Mars does not have tectonic plates and does “not produce the kind of cataclysmic quakes that we sometimes experience on Earth”, explains Vice’s Motherboard.
Instead, quakes on Mars are caused by “faults or fractures in the crust” which in turn may be the result of meteorite impacts, “surface shrinkage due to planetary cooling, or the pressure of magma pushing up toward the surface”, says Live Science.
Humans have tried to measure Martian tremors with seismometers since the 1970s, but have not been successful until now.
How was it measured?
In November, Nasa’s InSight probe touched down on the red planet carrying an instrument dubbed the Seismic Experiment for Interior Structure (SEIS), designed by CNES. The instrument was then deployed to the surface of Mars the following month.
Nasa’s website reports that on Earth, high-quality seismometers are “sealed in underground vaults to isolate them from changes in temperature and weather”. Because of the more extreme conditions on Mars, SEIS was fitted with “several ingenious insulating barriers, including a cover... called the Wind and Thermal Shield, to protect it from the planet’s extreme temperature changes and high winds”, the space agency says.
On the lander’s 128th Martian day, a faint rumble was detected by the instrument and recorded by scientists at the Jet Propulsion Laboratory in California.
Professor Tom Pike, one of the SEIS designers, told the BBC that the quake was too small to calculate the source or the distance from the probe to the event.

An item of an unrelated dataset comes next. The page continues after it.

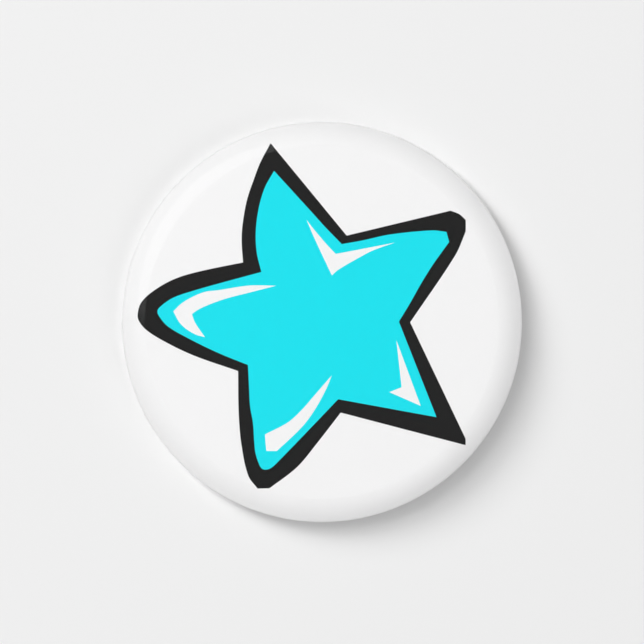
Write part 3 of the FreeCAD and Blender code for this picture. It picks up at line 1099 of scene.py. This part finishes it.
# %% Metal finishes
def ramp(tree, value, low, high):
    """0 below low and 1 above high, with a straight rise between them."""
    sockets = {"Value": value, "From Min": low, "From Max": high}
    return node(tree, "MapRange", sockets=sockets)


SCRATCH_LINES = (0.05, 3.5, 3.5)
SCRATCH_LEVEL = (0.74, 0.78)   # how rare and how sharp the scratches are
RUBBED = 0.05                  # how much smoother a rubbed edge is


def metal_finish(name, colour, rough, lines, line_depth):
    """A bright metal. Lines is how its lines are stretched, per mm along X, Y and Z."""
    material, tree = new_finish(name)
    place = on_piece(tree)
    haze = noise(tree, place, 0.22, 3.0)
    grain = noise(tree, on_piece(tree, lines), 1.0, 4.0)
    scratch = ramp(tree, noise(tree, on_piece(tree, SCRATCH_LINES), 1.0, 0.0), *SCRATCH_LEVEL)
    edge = ramp(tree, node(tree, "NewGeometry", output="Pointiness"), 0.52, 0.60)
    marks = ramp(tree, grain * 0.6 + haze * 0.4, 0.38, 0.62)
    dark = tuple(value * 0.86 for value in colour)
    paint = between(tree, marks, dark, colour)
    bright = tuple(min(0.97, value * 1.12) for value in colour)
    paint = between(tree, edge * 0.6, paint, bright)
    height = grain - scratch * 0.25
    mean_marks = 0.12          # what haze and grain add to the roughness on average
    wear = haze * 0.14 + grain * 0.10 + scratch * 0.06 - edge * RUBBED
    sockets = {
        "Base Color": paint,
        "Metallic": 1.0,
        "Roughness": wear + (rough - mean_marks),
        "Normal": bump(tree, height, line_depth),
    }
    show(tree, node(tree, "BsdfPrincipled", sockets=sockets))
    return material


# %% [markdown]
# The four metals differ in colour, in how rough they are, and in how long and close their lines are.
# The tin shell inside the badge keeps its own mesh from the frame, and only takes the tinplate finish.

# %% The badge's metals
tinplate = metal_finish("tinplate", (0.76, 0.76, 0.755), 0.30, (0.10, 3.2, 3.2), 0.0010)
nickel = metal_finish("nickel_plate", (0.72, 0.705, 0.68), 0.22, (0.4, 5.0, 5.0), 0.0008)
rivet_steel = metal_finish("rivet_steel", (0.62, 0.61, 0.60), 0.28, (3.0, 3.0, 3.0), 0.0012)
stem_steel = metal_finish("stem_steel", (0.66, 0.67, 0.69), 0.16, (0.25, 8.0, 8.0), 0.0008)
for piece, finish in (
    (plate, tinplate), (bar, nickel), (barrel, nickel),
    (rivets, rivet_steel), (hinge_pin, rivet_steel), (stem, stem_steel),
):
    piece.data.materials.clear()
    piece.data.materials.append(finish)
for slot in frame["nodes"]["front_shell"].material_slots:
    slot.material = tinplate
print("metals:", [finish.name for finish in (tinplate, nickel, rivet_steel, stem_steel)])

# %% [markdown]
# ## Camera
#
# The badge is seen square on from above with a long lens, which keeps its round edge free of
# perspective. The camera's height follows from how much of the rim's plane it should take in.

# %% Camera
FOCAL, SENSOR = 300, 36
PICTURE_WIDTH = 91.77      # of the plane through the rim
RIM_LEVEL = 1.35
FARTHEST_SEEN = 20         # metres
camera_data = bpy.data.cameras.new("camera")
camera_data.lens = FOCAL
camera_data.sensor_width = SENSOR
camera_data.clip_end = FARTHEST_SEEN
camera = bpy.data.objects.new("camera", camera_data)
bpy.context.scene.collection.objects.link(camera)
bpy.context.scene.camera = camera
camera.location = UP * (PICTURE_WIDTH * FOCAL / SENSOR + RIM_LEVEL) * MM
bpy.context.scene.view_settings.view_transform = "Standard"
print(f"camera {camera.location.z:.2f} m above the floor")

# %% [markdown]
# ## Floor
#
# The floor is a plain pale sheet with a round opening under the badge, which the badge hides, and it
# is clear from below. So the clasp can be seen and lit from underneath, and the stem can swing open.
# It is a ring that grows outwards by extruding its edge and scaling it.

# %% Floor
OPENING_RADIUS, OPENING_SIDES = 27.3, 128
FLOOR_LEVEL = -0.02
bpy.ops.object.select_all(action="DESELECT")
bpy.ops.mesh.primitive_circle_add(
    vertices=OPENING_SIDES, radius=OPENING_RADIUS * MM, location=(0, 0, 0),
)
floor = bpy.context.object
floor.name = "floor"
edit(floor)
bpy.ops.transform.translate(value=(0, 0, FLOOR_LEVEL * MM))
for growth in (1.5, 3.0, 5.0, 6.0):
    bpy.ops.mesh.extrude_region_move()
    bpy.ops.transform.resize(value=(growth, growth, 1), center_override=(0, 0, 0))
done()
face_forward(floor)
floor_finish, tree = new_finish("pale_floor")
grain = noise(tree, on_piece(tree), 3.0, 3.0)
paint = between(tree, grain, (0.80, 0.80, 0.80), (0.81, 0.81, 0.81))
matt = node(tree, "BsdfDiffuse", sockets={"Color": paint})
clear = node(tree, "BsdfTransparent")
below = node(tree, "NewGeometry", output="Backfacing")
show(tree, node(tree, "MixShader", sockets={0: below, 1: matt, 2: clear}))
floor.data.materials.append(floor_finish)
print(f"floor {floor.dimensions.x:.1f} m wide")

# %% [markdown]
# ## Lamps
#
# All lamps are round area lamps, like soft boxes, so far off that they could light a whole table.
# Light linking lets each act on some things only, through groups that take the floor in or leave it
# out. A lamp's azimuth is counted from +X towards +Y, and its elevation from the floor, in degrees.

# %% Tools for lamps
LAMP_DISTANCE = 3.0        # metres


def lamp(name, azimuth, elevation, spread, light, mirrored=True):
    """A round soft lamp aimed at the badge. Spread is its width over its distance.

    Light is what it adds to a level white surface."""
    data = bpy.data.lights.new(name, "AREA")
    data.shape = "DISK"
    data.size = spread * LAMP_DISTANCE
    data.energy = light * (math.pi * LAMP_DISTANCE) ** 2 / abs(math.sin(elevation * DEGREE))
    made = bpy.data.objects.new(name, data)
    bpy.context.scene.collection.objects.link(made)
    level = math.cos(elevation * DEGREE)
    towards = Vector((
        level * math.cos(azimuth * DEGREE),
        level * math.sin(azimuth * DEGREE),
        math.sin(elevation * DEGREE),
    ))
    made.location = towards * LAMP_DISTANCE
    made.visible_glossy = mirrored
    made.rotation_mode = "QUATERNION"
    made.rotation_quaternion = towards.to_track_quat("Z", "Y")
    return made


def floor_group(name, state):
    """A group for light linking that holds only the floor, to take it in or to leave it out."""
    group = bpy.data.collections.new(name)
    group.objects.link(floor)
    group.collection_objects[0].light_linking.link_state = state
    return group


# %% [markdown]
# The badge and the floor have lamps of their own. The badge takes large, very soft lamps from all
# round, of which only one is mirrored in the film, as a wide faint sheen at the upper left. The floor
# takes smaller ones, mostly from the upper left at three heights: the low one casts the long pale part
# of the shadow, and the steep one the dark part that hugs the rim.

# %% Lamps on the badge and on the floor
floor_only = floor_group("floor_only", "INCLUDE")
not_the_floor = floor_group("not_the_floor", "EXCLUDE")
for made in (
    lamp("key", 140, 55, 0.8, 0.146, mirrored=False),
    lamp("key_gloss", 140, 50, 0.9, 0.09),
    lamp("left", 200, 45, 0.8, 0.240, mirrored=False),
    lamp("top", 80, 45, 0.8, 0.214, mirrored=False),
    lamp("fill", 320, 30, 0.8, 0.09, mirrored=False),
    lamp("fill_high", 320, 60, 0.6, 0.080, mirrored=False),
):
    made.light_linking.receiver_collection = not_the_floor
for made in (
    lamp("floor_low", 140, 28, 0.35, 0.31),
    lamp("floor_high", 140, 46, 0.4, 0.24),
    lamp("floor_steep", 140, 68, 0.5, 0.11),
    lamp("floor_fill", 320, 35, 0.5, 0.10),
):
    made.light_linking.receiver_collection = floor_only

# %% [markdown]
# Three more lamps stand below and aren't blocked by the floor. One lights the rolled rim from straight
# below, and two light only the metal: a wide one that the tinplate mirrors as a soft gradient, and a
# small one that puts a bright line on each bend.

# %% Lamps below
metal_only = floor_group("metal_only", "EXCLUDE")
for position, piece in enumerate((film, sheet), 1):
    metal_only.objects.link(piece)
    metal_only.collection_objects[position].light_linking.link_state = "EXCLUDE"
under_rim = lamp("under_rim", 300, -85, 0.5, 0.30, mirrored=False)
under_rim.light_linking.receiver_collection = not_the_floor
under_metal = [
    lamp("under_soft", 60, -60, 0.9, 0.14),
    lamp("under_bright", 240, -40, 0.3, 0.08),
]
for made in under_metal:
    made.light_linking.receiver_collection = metal_only
for made in (under_rim, *under_metal):
    made.light_linking.blocker_collection = not_the_floor

# %% [markdown]
# ## Surround
#
# The rest of the light comes evenly from all sides, a little stronger from straight below, which gives
# the metal a gradient to mirror. Where it is seen directly, past the floor, it is a pale ground.

# %% Surround
SURROUND, SURROUND_BELOW = 0.34, 1.4     # its strength, and how many times that straight below
SURROUND_SEEN = 0.85
world = bpy.data.worlds.new("surround")
bpy.context.scene.world = world
world.use_nodes = True
sky = world.node_tree
level = node(sky, "SeparateXYZ", sockets={0: node(sky, "TexCoord", output="Generated")}, output=2)
down = node(sky, "Math", {"operation": "MAXIMUM"}, {0: level * -1.0, 1: 0.0})
strength = SURROUND + down * (SURROUND * (SURROUND_BELOW - 1))
seen = node(sky, "LightPath", output="Is Camera Ray")
strength = strength + seen * (SURROUND_SEEN - strength)
background = sky.nodes["Background"]
sky.links.new(strength.output, background.inputs["Strength"])
background.inputs["Color"].default_value = (1, 1, 1, 1)
print("surround:", SURROUND, "all round,", SURROUND_SEEN, "where it is seen")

“It’s probably only a Magnitude 1 to 2 event, perhaps within 100km [62 miles] or so,” he said.
Why is it significant?
The vibrations from marsquakes move through the interior of the red planet and “bump into and reflect off of different materials underground”, says Live Science.
The researchers believe that because different materials transmit and reflect these vibrations in various ways, they will be able to use SEIS data to recreate a 3D view of the Martian interior, giving us a good idea of how the planet was formed.
Unlike on Earth, where constant tectonic activity has erased much of the historical rock formations that might tell us about the origins of our planet, Mars’ lack of tectonic activity means that much of its history is still buried in its interior, untouched for millions of years.
Although the quake recorded was far too small to give scientists any concrete information about the interior of the planet, further tremors should provide more data over time.
Tanya Harrison, a Mars scientist at Arizona State University, told National Geographic that SEIS is “helping paint the picture that Mars is still an active place”.